Yes, that was what was called for when this administration took office. As one thumb sucker
wrote back then:
There
is no question that the 100 days after March 4, 1933 changed our
country, the electorate and the very way we think about the federal
government in ways that still apply today....
So, yes, thanks,
oddly to George W Bush, our time has come. He has made his mark on our
country and we owe some thanks to him for showing why more competence
and less ideology is necessary in the presidency. But he will not be on
any more ballots and will soon become forgotten (though Hoover managed
to be a useful word to campaign on as late as 1964).
The point is
not to replicate the Roosevelt hundred days. That is ridiculous. The
point is to change the country in a way that will command the support of
a large majority of the public before the general cynicism about
government takes root. It does not mean sending Dick Cheney to prison,
though that may be where he belongs. There are more important things at
stake.
The New Deal became possible because
responsible people saw what was happening in Europe and feared
revolution in our country. If some people wanted to hold he government
back,
the President called them out:
The
royalists of the economic order have conceded that political freedom
was the business of the government, but they have maintained that
economic slavery was nobody's business. They granted that the government
could protect the citizen in his right to vote, but they denied that
the government could do anything to protect the citizen in his right to
work and his right to live.
Today we stand committed to the
proposition that freedom is no half-and-half affair. If the average
citizen is guaranteed equal opportunity in the polling place, he must
have equal opportunity in the market place.
These economic
royalists complain that we seek to overthrow the institutions of
America. What they really complain of is that we seek to take away their
power. Our allegiance to American institutions requires the overthrow
of this kind of power. In vain they seek to hide behind the flag and the
Constitution. In their blindness they forget what the flag and the
Constitution stand for. Now, as always, they stand for democracy, not
tyranny; for freedom, not subjection; and against a dictatorship by mob
rule and the over-privileged alike.
FOX News and
John Boehner should not be setting the political agenda in this country.

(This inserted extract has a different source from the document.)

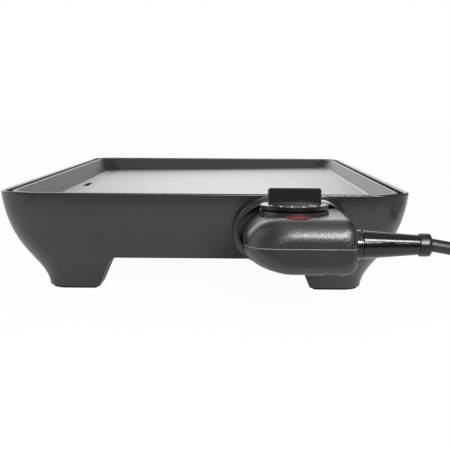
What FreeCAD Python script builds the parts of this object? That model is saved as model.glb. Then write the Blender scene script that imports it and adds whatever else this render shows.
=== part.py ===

Answering Mourning Joe is not a high priority. They will never be on
our side. Never.
Last night's speech was a good first step.
After a week of avoiding the issue (which made technical sense, since it
has nothing to do with the federal government),
the President spoke plainly and directly and said what we all know to be the right thing:
Muslims
have the same right to practice their religion as everyone else in this
country. And that includes the right to build a place of worship and a
community center on private property in Lower Manhattan, in accordance
with local laws and ordinances. This is America. And our commitment to
religious freedom must be unshakeable. The principle that people of all
faiths are welcome in this country and that they will not be treated
differently by their government is essential to who we are. The writ of
the Founders must endure.
This is not really a debatable point among reasonable people. Even President Bush (II) understood this point,
attending a mosque less than a week after 9/11:
In our anger and emotion, our fellow Americans must treat each other with respect.
Women
who cover their heads in this country must feel comfortable going
outside their homes. Moms who wear cover must be not intimidated in
America. That's not the America I know. That's not the America I value.
I've
been told that some fear to leave; some don't want to go shopping for
their families; some don't want to go about their ordinary daily
routines because, by wearing cover, they're afraid they'll be
intimidated. That should not and that will not stand in America.
Those
who feel like they can intimidate our fellow citizens to take out their
anger don't represent the best of America, they represent the worst of
humankind, and they should be ashamed of that kind of behavior.
This is a great country. It's a great country because we share the same values of respect and dignity and human worth.
The
lesson is an old one. Doing the right thing might offend some people,
but that does not make it the wrong thing. Elizabeth Warren should be
appointed the position designed for her. The White House should propose
a program where, by the expenditure---the investment----of massive
amounts of federal money we can begin to dig out of the mess we are in
after three decades or gross irresponsible beliefs in the fantasy once called, by George H.W. Bush, no less, voodoo economics.We have the best president we have had since, at the very latest, 11:59 a.m., on January 20, 1969 but,
as even the generally ridiculous Mark Halperin has been able to see,
there is more to this leadership thing than an ability to talk about
what the President himself has done. It is vitally important that
Democrats maintain control of Congress and we must all stand united in
that goal.
But the White House needs to motivate this country,
and the President's supporters. If it would just focus on what needs to
be done and how to do it, rather than how it should be packaged or how
to answer the unanswerable, we can all move forward together.